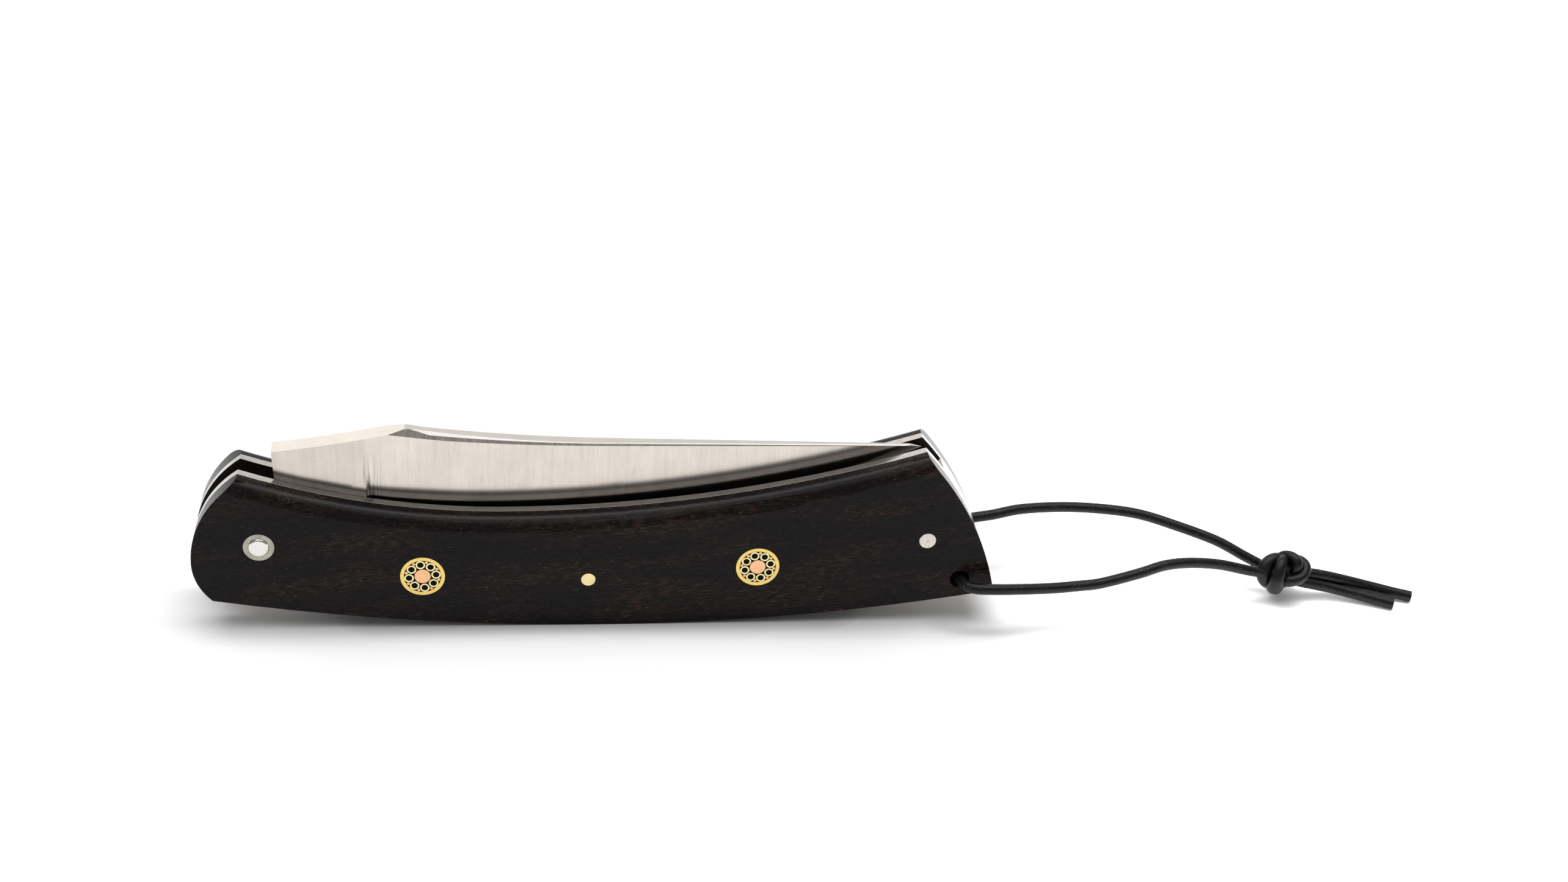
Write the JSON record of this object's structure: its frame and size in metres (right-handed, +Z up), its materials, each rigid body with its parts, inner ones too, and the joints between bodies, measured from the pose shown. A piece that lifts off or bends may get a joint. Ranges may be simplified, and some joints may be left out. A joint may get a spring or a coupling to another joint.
{
  "type": "folding pocket knife",
  "caption": "Slip-joint folding knife that opens at a thumb ramp: dark wood scales on steel liners, mosaic pins, hollow-topped handle, leather lanyard.",
  "frame": {"origin": "lowest point of the handle's convex back, midway between the ends and in the middle of the thickness", "axes": "+X along the handle from the pivot to the butt, +Y through the thickness from the front scale to the rear one, +Z up, from the back to the open top edge"},
  "size_m": [0.1733, 0.0198, 0.0284],
  "materials": {
    "ebony": "oiled and buffed ebony",
    "liner_steel": "satin",
    "blade_steel": "satin, brushed across the blade",
    "spring_steel": "satin",
    "pin_steel": "satin",
    "collar_steel": "brushed",
    "brass": "polished",
    "copper": "polished copper",
    "resin": "black epoxy resin",
    "cord_leather": "black waxed round leather"
  },
  "bodies": {
    "handle": {"front_scale": "ebony", "rear_scale": "ebony", "front_liner": "liner_steel", "rear_liner": "liner_steel", "backspring": "spring_steel", "pivot_pin": "pin_steel", "front_collar": "collar_steel", "rear_collar": "collar_steel", "spring_pin": "brass", "rear_pin": "pin_steel", "mosaic_tubes": "brass", "mosaic_small_tubes": "brass", "mosaic_wires": "copper", "mosaic_cores": "copper", "mosaic_resin": "resin", "lanyard_front_strand": "cord_leather", "lanyard_rear_strand": "cord_leather", "lanyard_knot": "cord_leather", "lanyard_tails": "cord_leather"},
    "blade": {"blade": "blade_steel"}
  },
  "joints": [
    {"name": "blade_pivot", "type": "hinge", "parent": "handle", "child": "blade", "pos_m": [-0.046, 0, 0.013], "axis": [0, -1, 0], "range_deg": [0, 180], "deforming": ["backspring"]}
  ]
}
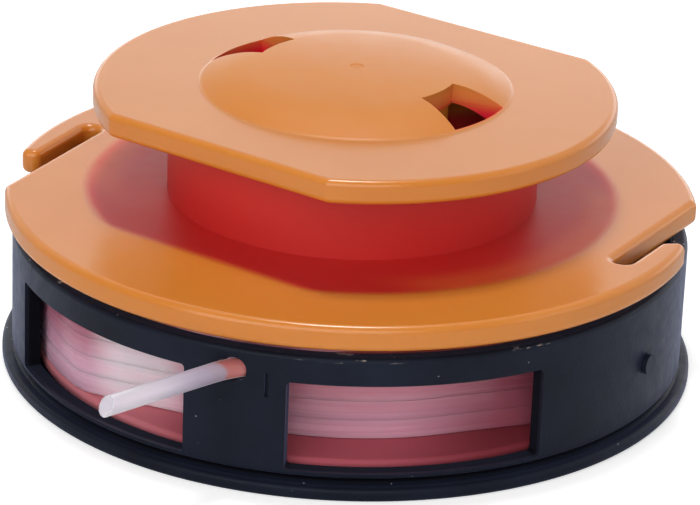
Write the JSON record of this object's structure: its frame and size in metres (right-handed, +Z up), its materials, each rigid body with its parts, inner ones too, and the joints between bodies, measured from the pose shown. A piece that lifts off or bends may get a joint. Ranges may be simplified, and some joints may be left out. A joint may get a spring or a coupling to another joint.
{
  "type": "trimmer line spool",
  "caption": "Round grass trimmer line cassette: dark casing with side windows and an eyelet, turning reel with push knob, wound cutting line and its free end.",
  "frame": {"origin": "centre of the flat underside of the casing, on the axis of the reel", "axes": "+Z up the axis of the reel towards the knob; the line leaves the casing at the eyelet on the -Y side"},
  "size_m": [0.0734, 0.0859, 0.0325],
  "materials": {
    "casing_plastic": "satin black moulded plastic with a fine grain",
    "reel_plastic": "glossy, slightly translucent orange moulded plastic",
    "cutting_line": "smooth translucent milky nylon"
  },
  "bodies": {
    "casing_body": {"casing": "casing_plastic", "line_end": "cutting_line"},
    "reel_body": {"reel": "reel_plastic", "wound_line": "cutting_line"}
  },
  "joints": [
    {"name": "reel_spin", "type": "hinge", "parent": "casing_body", "child": "reel_body", "pos_m": [0, 0, 0], "axis": [0, 0, 1], "continuous": true}
  ]
}
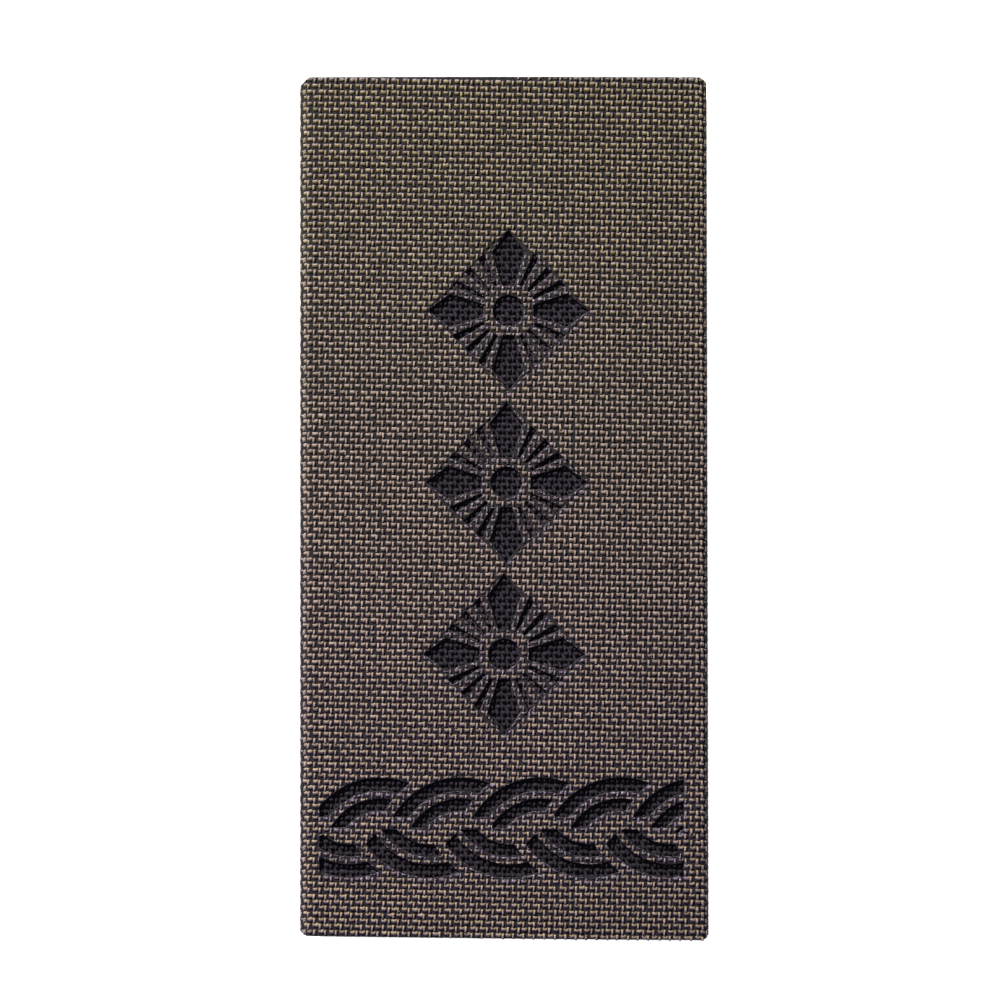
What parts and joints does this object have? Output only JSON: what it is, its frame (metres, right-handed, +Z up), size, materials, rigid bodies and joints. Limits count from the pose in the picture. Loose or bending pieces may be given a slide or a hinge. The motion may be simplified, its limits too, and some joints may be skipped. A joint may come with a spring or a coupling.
{
  "type": "shoulder board",
  "caption": "Slip-on shoulder board: a flattened sleeve of taupe woven cloth with pointed stars and a plaited band cut through its face over a dark woven underlay.",
  "frame": {"origin": "centre of the outline on the plane that the back rests on", "axes": "+X to the board's right and +Y to its plain end as the face is read, +Z up out of the face"},
  "size_m": [0.05, 0.1062, 0.0088],
  "materials": {
    "taupe_cloth": "plain-woven filament cloth, taupe",
    "dark_cloth": "plain-woven filament cloth, near black"
  },
  "bodies": {
    "root": {"sleeve": "taupe_cloth", "underlay": "dark_cloth"}
  },
  "joints": []
}
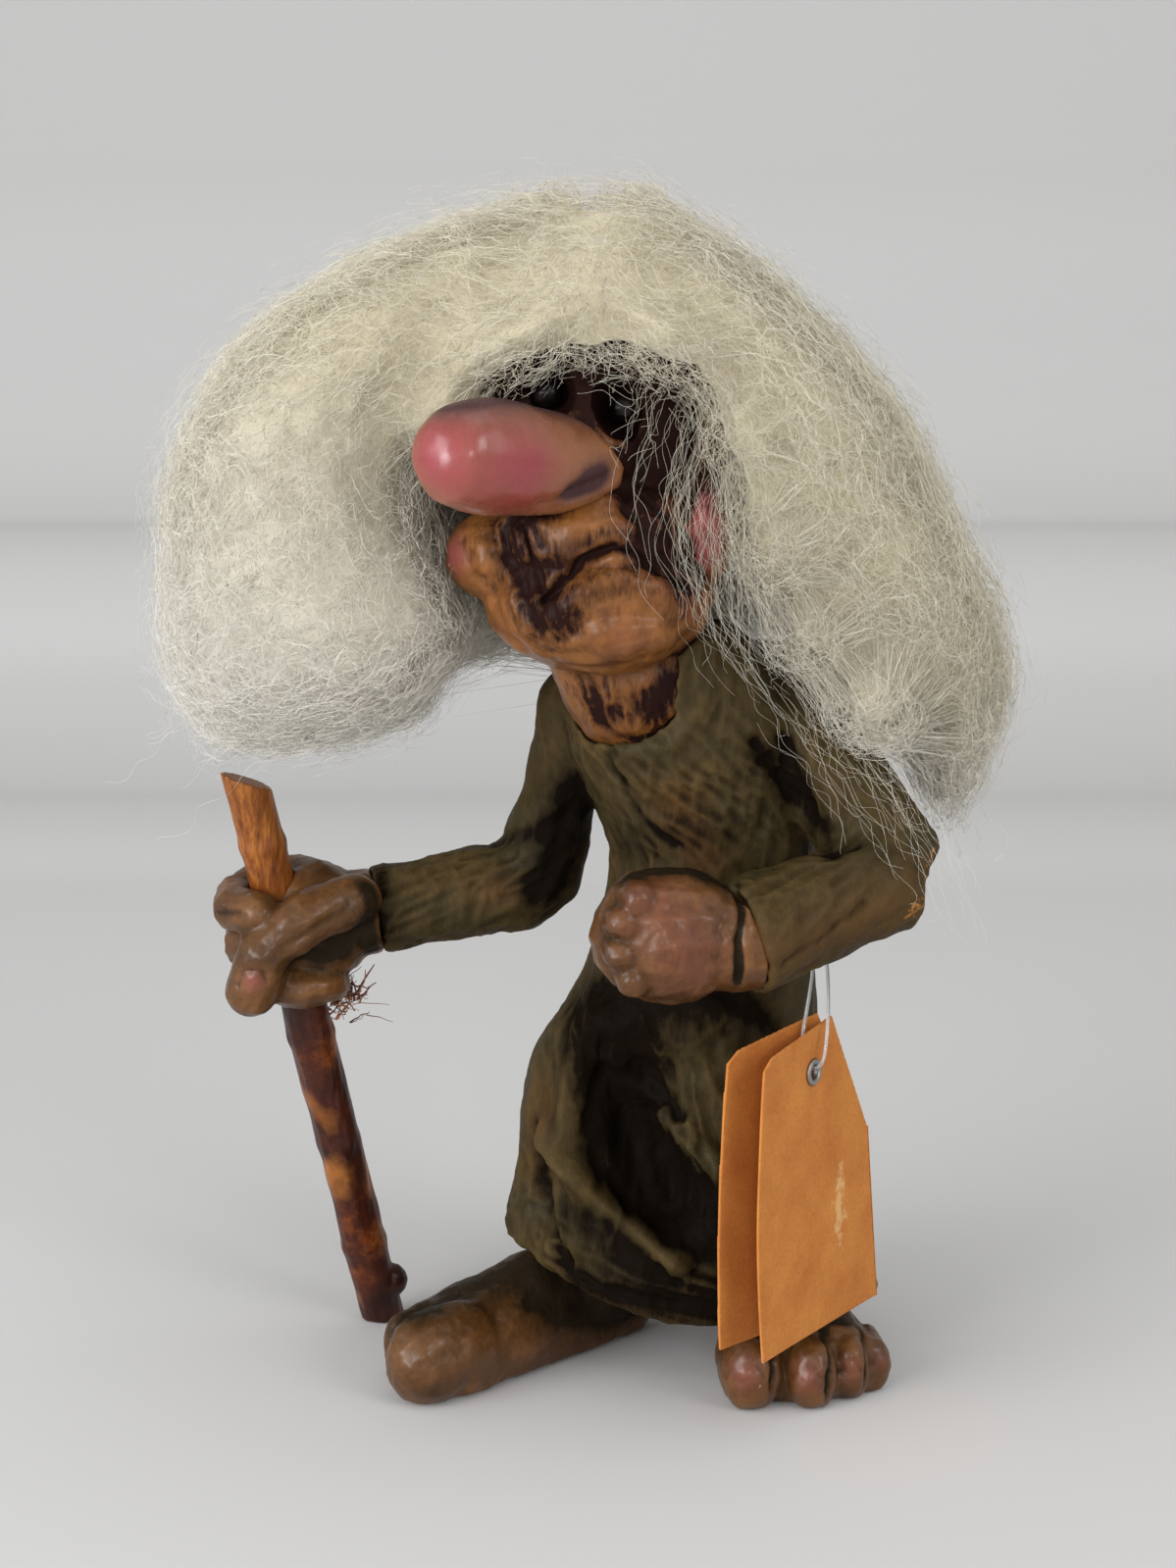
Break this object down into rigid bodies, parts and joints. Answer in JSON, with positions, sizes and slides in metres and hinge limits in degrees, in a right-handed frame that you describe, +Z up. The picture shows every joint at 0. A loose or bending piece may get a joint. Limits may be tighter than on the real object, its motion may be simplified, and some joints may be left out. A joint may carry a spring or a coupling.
{
  "type": "troll figurine",
  "caption": "Standing figure of a bent old folk troll with wild wool hair, long robe and big nose, leaning on a twig stick, with a folded card tag hung from its arm",
  "frame": {"origin": "on the ground under the middle of the figure's bounding box", "axes": "+Z is up, the troll faces -Y, +X is the troll's left side"},
  "size_m": [0.127, 0.089, 0.178],
  "materials": {
    "robe_paint": "olive green paint over a cast figure, darkened with a wash in the folds and rubbed to orange-brown on the ridges",
    "skin_paint": "orange-tan paint over a cast figure with a dark purple-brown wash in the creases, half varnished",
    "nose_varnish": "rose-pink paint under a gloss varnish",
    "eye_gloss": "near-black gloss paint",
    "branch_wood": "a natural twig, bare and varnished at the top, with glossy red-brown bark below the hand",
    "bark_fibre": "torn bark fibres, unfinished",
    "wool": "combed and frizzed natural wool, cream-white",
    "kraft_card": "uncoated kraft card with worn edges",
    "eyelet_metal": "rolled soft metal, dulled",
    "clear_thread": "clear round filament"
  },
  "bodies": {
    "figure": {"robe": "robe_paint", "head": "skin_paint", "nose": "nose_varnish", "left_eye": "eye_gloss", "right_eye": "eye_gloss", "left_sleeve": "robe_paint", "right_sleeve": "robe_paint", "left_hand": "skin_paint", "right_hand": "skin_paint", "left_foot": "skin_paint", "right_foot": "skin_paint", "walking_stick": "branch_wood", "bark_fray": "bark_fibre", "hair_left": "wool", "hair_right": "wool", "hair_crown": "wool", "hair_back": "wool", "tag_loop": "clear_thread"},
    "eyelet": {"tag_eyelet": "eyelet_metal"},
    "front_leaf": {"tag_front_leaf": "kraft_card"},
    "rear_leaf": {"tag_rear_leaf": "kraft_card"}
  },
  "joints": [
    {"name": "tag_twist", "type": "hinge", "parent": "figure", "child": "eyelet", "pos_m": [0.0317, -0.0216, 0.0509], "axis": [0, 0, 1], "range_deg": [-10, 8]},
    {"name": "tag_swing", "type": "hinge", "parent": "eyelet", "child": "front_leaf", "pos_m": [0.0317, -0.0216, 0.0509], "axis": [0.8171, -0.5764, 0], "range_deg": [-4, 6]},
    {"name": "tag_open", "type": "hinge", "parent": "front_leaf", "child": "rear_leaf", "pos_m": [0.04299, -0.00495, 0.01229], "axis": [-0.0786, -0.1114, 0.9907], "range_deg": [-10, 1]}
  ]
}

○ ○ ○ ○

_Stated task_
Keep the pictures out of the copy and write out the data exactly as it stands.

_Task output_
Write the JSON record of this object's structure: its frame and size in metres (right-handed, +Z up), its materials, each rigid body with its parts, inner ones too, and the joints between bodies, measured from the pose shown. A piece that lifts off or bends may get a joint. Ranges may be simplified, and some joints may be left out. A joint may get a spring or a coupling to another joint.
{
  "type": "folding pocket knife",
  "caption": "Slip-joint folding knife that opens at a thumb ramp: dark wood scales on steel liners, mosaic pins, hollow-topped handle, leather lanyard.",
  "frame": {"origin": "lowest point of the handle's convex back, midway between the ends and in the middle of the thickness", "axes": "+X along the handle from the pivot to the butt, +Y through the thickness from the front scale to the rear one, +Z up, from the back to the open top edge"},
  "size_m": [0.1733, 0.0198, 0.0284],
  "materials": {
    "ebony": "oiled and buffed ebony",
    "liner_steel": "satin",
    "blade_steel": "satin, brushed across the blade",
    "spring_steel": "satin",
    "pin_steel": "satin",
    "collar_steel": "brushed",
    "brass": "polished",
    "copper": "polished copper",
    "resin": "black epoxy resin",
    "cord_leather": "black waxed round leather"
  },
  "bodies": {
    "handle": {"front_scale": "ebony", "rear_scale": "ebony", "front_liner": "liner_steel", "rear_liner": "liner_steel", "backspring": "spring_steel", "pivot_pin": "pin_steel", "front_collar": "collar_steel", "rear_collar": "collar_steel", "spring_pin": "brass", "rear_pin": "pin_steel", "mosaic_tubes": "brass", "mosaic_small_tubes": "brass", "mosaic_wires": "copper", "mosaic_cores": "copper", "mosaic_resin": "resin", "lanyard_front_strand": "cord_leather", "lanyard_rear_strand": "cord_leather", "lanyard_knot": "cord_leather", "lanyard_tails": "cord_leather"},
    "blade": {"blade": "blade_steel"}
  },
  "joints": [
    {"name": "blade_pivot", "type": "hinge", "parent": "handle", "child": "blade", "pos_m": [-0.046, 0, 0.013], "axis": [0, -1, 0], "range_deg": [0, 180], "deforming": ["backspring"]}
  ]
}
Write the JSON record of this object's structure: its frame and size in metres (right-handed, +Z up), its materials, each rigid body with its parts, inner ones too, and the joints between bodies, measured from the pose shown. A piece that lifts off or bends may get a joint. Ranges may be simplified, and some joints may be left out. A joint may get a spring or a coupling to another joint.
{
  "type": "trimmer line spool",
  "caption": "Round grass trimmer line cassette: dark casing with side windows and an eyelet, turning reel with push knob, wound cutting line and its free end.",
  "frame": {"origin": "centre of the flat underside of the casing, on the axis of the reel", "axes": "+Z up the axis of the reel towards the knob; the line leaves the casing at the eyelet on the -Y side"},
  "size_m": [0.0734, 0.0859, 0.0325],
  "materials": {
    "casing_plastic": "satin black moulded plastic with a fine grain",
    "reel_plastic": "glossy, slightly translucent orange moulded plastic",
    "cutting_line": "smooth translucent milky nylon"
  },
  "bodies": {
    "casing_body": {"casing": "casing_plastic", "line_end": "cutting_line"},
    "reel_body": {"reel": "reel_plastic", "wound_line": "cutting_line"}
  },
  "joints": [
    {"name": "reel_spin", "type": "hinge", "parent": "casing_body", "child": "reel_body", "pos_m": [0, 0, 0], "axis": [0, 0, 1], "continuous": true}
  ]
}
What parts and joints does this object have? Output only JSON: what it is, its frame (metres, right-handed, +Z up), size, materials, rigid bodies and joints. Limits count from the pose in the picture. Loose or bending pieces may be given a slide or a hinge. The motion may be simplified, its limits too, and some joints may be skipped. A joint may come with a spring or a coupling.
{
  "type": "shoulder board",
  "caption": "Slip-on shoulder board: a flattened sleeve of taupe woven cloth with pointed stars and a plaited band cut through its face over a dark woven underlay.",
  "frame": {"origin": "centre of the outline on the plane that the back rests on", "axes": "+X to the board's right and +Y to its plain end as the face is read, +Z up out of the face"},
  "size_m": [0.05, 0.1062, 0.0088],
  "materials": {
    "taupe_cloth": "plain-woven filament cloth, taupe",
    "dark_cloth": "plain-woven filament cloth, near black"
  },
  "bodies": {
    "root": {"sleeve": "taupe_cloth", "underlay": "dark_cloth"}
  },
  "joints": []
}
Break this object down into rigid bodies, parts and joints. Answer in JSON, with positions, sizes and slides in metres and hinge limits in degrees, in a right-handed frame that you describe, +Z up. The picture shows every joint at 0. A loose or bending piece may get a joint. Limits may be tighter than on the real object, its motion may be simplified, and some joints may be left out. A joint may carry a spring or a coupling.
{
  "type": "troll figurine",
  "caption": "Standing figure of a bent old folk troll with wild wool hair, long robe and big nose, leaning on a twig stick, with a folded card tag hung from its arm",
  "frame": {"origin": "on the ground under the middle of the figure's bounding box", "axes": "+Z is up, the troll faces -Y, +X is the troll's left side"},
  "size_m": [0.127, 0.089, 0.178],
  "materials": {
    "robe_paint": "olive green paint over a cast figure, darkened with a wash in the folds and rubbed to orange-brown on the ridges",
    "skin_paint": "orange-tan paint over a cast figure with a dark purple-brown wash in the creases, half varnished",
    "nose_varnish": "rose-pink paint under a gloss varnish",
    "eye_gloss": "near-black gloss paint",
    "branch_wood": "a natural twig, bare and varnished at the top, with glossy red-brown bark below the hand",
    "bark_fibre": "torn bark fibres, unfinished",
    "wool": "combed and frizzed natural wool, cream-white",
    "kraft_card": "uncoated kraft card with worn edges",
    "eyelet_metal": "rolled soft metal, dulled",
    "clear_thread": "clear round filament"
  },
  "bodies": {
    "figure": {"robe": "robe_paint", "head": "skin_paint", "nose": "nose_varnish", "left_eye": "eye_gloss", "right_eye": "eye_gloss", "left_sleeve": "robe_paint", "right_sleeve": "robe_paint", "left_hand": "skin_paint", "right_hand": "skin_paint", "left_foot": "skin_paint", "right_foot": "skin_paint", "walking_stick": "branch_wood", "bark_fray": "bark_fibre", "hair_left": "wool", "hair_right": "wool", "hair_crown": "wool", "hair_back": "wool", "tag_loop": "clear_thread"},
    "eyelet": {"tag_eyelet": "eyelet_metal"},
    "front_leaf": {"tag_front_leaf": "kraft_card"},
    "rear_leaf": {"tag_rear_leaf": "kraft_card"}
  },
  "joints": [
    {"name": "tag_twist", "type": "hinge", "parent": "figure", "child": "eyelet", "pos_m": [0.0317, -0.0216, 0.0509], "axis": [0, 0, 1], "range_deg": [-10, 8]},
    {"name": "tag_swing", "type": "hinge", "parent": "eyelet", "child": "front_leaf", "pos_m": [0.0317, -0.0216, 0.0509], "axis": [0.8171, -0.5764, 0], "range_deg": [-4, 6]},
    {"name": "tag_open", "type": "hinge", "parent": "front_leaf", "child": "rear_leaf", "pos_m": [0.04299, -0.00495, 0.01229], "axis": [-0.0786, -0.1114, 0.9907], "range_deg": [-10, 1]}
  ]
}